I like your idea of searching for negative or rational solutions—it seems you are taking up my advice to play! Although the usual concept of prime numbers is not usually applied to fractions (every rational number seems to be composite, since every fraction is two times its half), it would nevertheless make sense for negative numbers. But it would seem that the negative sign should apply to every digit, not just the first, and in this case we wouldn’t get 10. Hmmnnn. Let’s think about it for a bit, perhaps there is something to play with here…
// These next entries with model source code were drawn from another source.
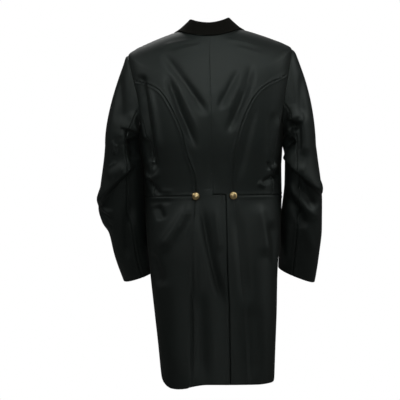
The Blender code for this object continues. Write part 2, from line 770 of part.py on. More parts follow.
def arm_ring(side, height, turn):
    """A point round a sleeve: turn 0 is its outer side, 90 degrees its back."""
    arm, axis = ARM[side], arm_axis(side, height)
    outwards = Vector((SIGNS[side], 0, 0))
    outwards = (outwards - axis * axis.dot(outwards)).normalized()
    backwards = outwards.cross(axis).normalized()
    if backwards.y > 0:
        backwards = -backwards
    half_width = (arm["outer"](height) - arm["inner"](height)) / 2
    square = SLEEVE_SQUARE
    out = (1 + square) * math.cos(turn) - square * math.cos(3 * turn)
    back = (1 + square) * math.sin(turn) + square * math.sin(3 * turn)
    end = CUFF[side]["height"]
    tilt = CUFF[side]["tilt"] * smooth_step(-height, -end - 0.12, -end)
    return (
        arm_centre(side, height)
        + outwards * half_width * out
        + backwards * arm["half_depth"](height) * back
        + axis * half_width * out * tilt
    )


def armhole_point(side, turn):
    """A point on the armhole, where turn 0 is the shoulder tip and 90 degrees its back."""
    level = ARMHOLE_MIDDLE + ARMHOLE_REACH * math.cos(turn)
    bulge = ARMHOLE_BACK[side] if math.sin(turn) > 0 else ARMHOLE_FRONT
    angle = math.pi / 2 - bulge * math.sin(turn)
    point, _ = body_frame(SIGNS[side] * angle, level)
    return point + Vector((SIGNS[side] * SLEEVE_GAP, 0, 0))


def cap_start(side, turn):
    """The way the sleeve head leaves the armhole, as a vector as long as the cap there."""
    top = (1 + math.cos(turn)) / 2
    out = 0.75 - 0.25 * top
    back = -0.12 * math.sin(turn)
    return Vector((SIGNS[side] * out, back, -0.55 - 0.25 * top))


def sleeve_base(side, turn, along):
    """The sleeve's form: along is 0 to 1 over the cap and 1 to 2 down to the cuff."""
    top, bottom = SLEEVES[side][0][0], CUFF[side]["height"]
    if along >= 1:
        return arm_ring(side, top + (bottom - top) * (along - 1), turn)
    start, end = armhole_point(side, turn), arm_ring(side, top, turn)
    reach = (end - start).length
    leave = cap_start(side, turn) * reach * CUFF[side]["head_push"]
    arrive = arm_axis(side, top) * reach * 0.9
    t = along
    lift = HEAD_LIFT * max(math.cos(turn), 0) * t / HEAD_AT * math.exp(1 - t / HEAD_AT)
    return (
        Vector((SIGNS[side], 0, 0.3)) * lift
        + start * ((1 + 2 * t) * (1 - t) ** 2)
        + leave * (t * (1 - t) ** 2)
        + end * (t * t * (3 - 2 * t))
        - arrive * (t * t * (1 - t))
    )


def on_sleeve(side):
    """A place function for a sleeve panel."""
    surface = lambda turn, along: sleeve_base(side, turn, along)
    hole = armhole_point(side, 0.0) * 0.5 + armhole_point(side, math.pi) * 0.5

    def place(turn, along):
        point = surface(turn, along)
        step = 0.004
        at = min(max(along, step), 2 - step)
        normal = normal_of(surface, turn, at, 0.02, step)
        centre = hole if along < 1 else arm_centre(side, point.z)
        if normal.dot(point - centre) < 0:
            normal = -normal
        behind = smooth_step(-normal.y, 0.1, 0.5)
        point = point + normal * (behind * smooth_step(along, 0.3, 0.9) * fold_depth(side, point))
        radial = Vector((0, hole.y - point.y, hole.z - point.z)).normalized()
        blend = smooth_step(along, 0.0, 0.25)
        wall = (radial * (1 - blend) - normal * blend).normalized()
        return point, wall * CLOTH

    return place


def make_sleeve_panel(side, name, bends, material):
    """One of the two panels of a sleeve; bends lists turns and the columns up to each."""
    alongs = [*CAP_SHARES, *spaced(1, 2, SLEEVE_ROWS)[1:]]
    gap = SEAM_GAP / 2 / SLEEVE_RADIUS
    turns = [bends[0][0] + gap]
    for end, columns in bends[1:]:
        end -= gap if end == bends[-1][0] else 0
        turns += spaced(turns[-1], end, columns)[1:]
    grid = [[(turn, along) for turn in turns] for along in alongs]
    return cloth_object(f"{name}_{side}", [grid], on_sleeve(side), material)


def make_button(name, across, level, front, sunk, material):
    """A domed button with a rim, turned about the cloth's normal and let down onto its flats."""
    angle = angle_at(across, level, front)
    point, normal = body_frame(angle, level)
    mesh_data = bmesh.new()
    profile = [mesh_data.verts.new((radius, 0, height)) for radius, height in BUTTON_PROFILE]
    edges = [mesh_data.edges.new(pair) for pair in zip(profile, profile[1:])]
    bmesh.ops.spin(
        mesh_data, geom=[*profile, *edges], cent=(0, 0, 0), axis=(0, 0, 1),
        angle=math.tau, steps=BUTTON_SEGMENTS, use_merge=True,
    )
    bmesh.ops.remove_doubles(mesh_data, verts=mesh_data.verts[:], dist=1e-6)
    bmesh.ops.recalc_face_normals(mesh_data, faces=mesh_data.faces[:])
    mesh = bpy.data.meshes.new(name)
    mesh_data.to_mesh(mesh)
    mesh_data.free()
    button = make_object(name, mesh, material)
    button.location = point - normal * sunk
    button.rotation_mode = "QUATERNION"
    button.rotation_quaternion = normal.to_track_quat("Z", "Y")
    return button


def main():
    """Clears the scene and builds the coat."""
    for thing in list(bpy.data.objects):
        bpy.data.objects.remove(thing)
    wool = make_material("black_wool", (0.012, 0.014, 0.013), 0.75)
    velvet = make_material("black_velvet", (0.008, 0.007, 0.007), 0.9)
    brass = make_material("brass", (0.72, 0.50, 0.22), 0.3, 1.0)
    for side in SIGNS:
        make_back(side, wool)
        make_side_back(side, wool)
        make_front(side, wool)
        make_skirt(side, wool)
        make_lapel(side, wool)
        make_sleeve_panel(side, "top_sleeve", TOP_SLEEVE, wool)
        make_sleeve_panel(side, "under_sleeve", UNDER_SLEEVE, wool)
    make_collar(velvet)
    for row in BUTTONS:
        make_button(*row, brass)


main()
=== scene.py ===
"""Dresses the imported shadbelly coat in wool, velvet and brass, and stands it in soft studio light.

Metres, +Z up. The coat's back faces -Y and the wearer's right is +X. A place on the torso form has
an angle, 0 at the centre back, 90 degrees at the side and 180 at the centre front, negative on the
left, and a level, which is its ring's height at the centre back. A place on a sleeve has a turn, 0
on its outer side and 90 degrees at its back, and an along, 0 to 1 over the cap and 1 to 2 down to
the cuff.
"""

import logging
import math
from collections.abc import Callable, Sequence
from dataclasses import dataclass
from enum import Enum

import bpy
import numpy as np
from mathutils import Matrix, Vector
from mathutils.kdtree import KDTree

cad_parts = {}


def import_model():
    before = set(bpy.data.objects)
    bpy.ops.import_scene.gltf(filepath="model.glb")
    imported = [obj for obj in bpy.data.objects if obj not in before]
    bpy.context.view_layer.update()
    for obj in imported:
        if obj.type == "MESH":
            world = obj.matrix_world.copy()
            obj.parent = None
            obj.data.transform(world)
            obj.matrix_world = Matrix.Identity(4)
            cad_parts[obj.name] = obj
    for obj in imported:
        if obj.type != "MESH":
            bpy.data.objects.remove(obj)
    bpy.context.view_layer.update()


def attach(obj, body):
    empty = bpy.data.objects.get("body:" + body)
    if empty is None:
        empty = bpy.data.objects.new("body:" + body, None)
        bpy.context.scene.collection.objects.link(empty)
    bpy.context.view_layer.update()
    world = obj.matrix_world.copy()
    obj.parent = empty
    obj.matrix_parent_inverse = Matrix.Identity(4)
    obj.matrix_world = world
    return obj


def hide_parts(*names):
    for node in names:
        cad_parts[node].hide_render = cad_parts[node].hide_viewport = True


LOG = logging.getLogger("coat")
Array = np.ndarray
Places = tuple[Array, Array]
Edge = Callable[[Array], Places]

BODY = "root"

# Sizes that the cloth panels share
CLOTH = 0.002
SEAM_GAP = 0.00004
CENTRE_GAP = 0.000004
ON_TOP = CLOTH + 0.0006
SLEEVE_GAP = 0.0001
PITCH = 0.0030

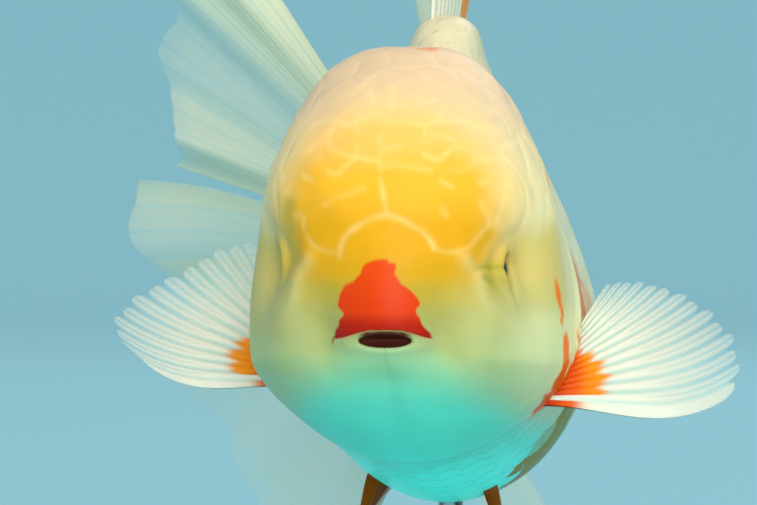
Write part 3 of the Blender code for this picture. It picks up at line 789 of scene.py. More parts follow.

2. Dear Joel, I read it and now I cannot stop my mind to think and my hands to write about it! The lecture is about what we lost many years ago: “the glory of childhood”, “the joy of playing like a child”, “the boundless world of a child’s imagination and questions” and “his/her endless endeavor to find the answers”. What an amazing approach to mathematics! Mathematics is not a rigid subject of science. It is a playground! So please play children! Please play….

I feel that I am 8 years old now! Carry my warm greeting to Horatio, please.

3. Oh! I forgot something. If you love cinema I recommend a Japanese film about “number theory”, “childhood” and “Platonism”. I hope it be enjoyable for you.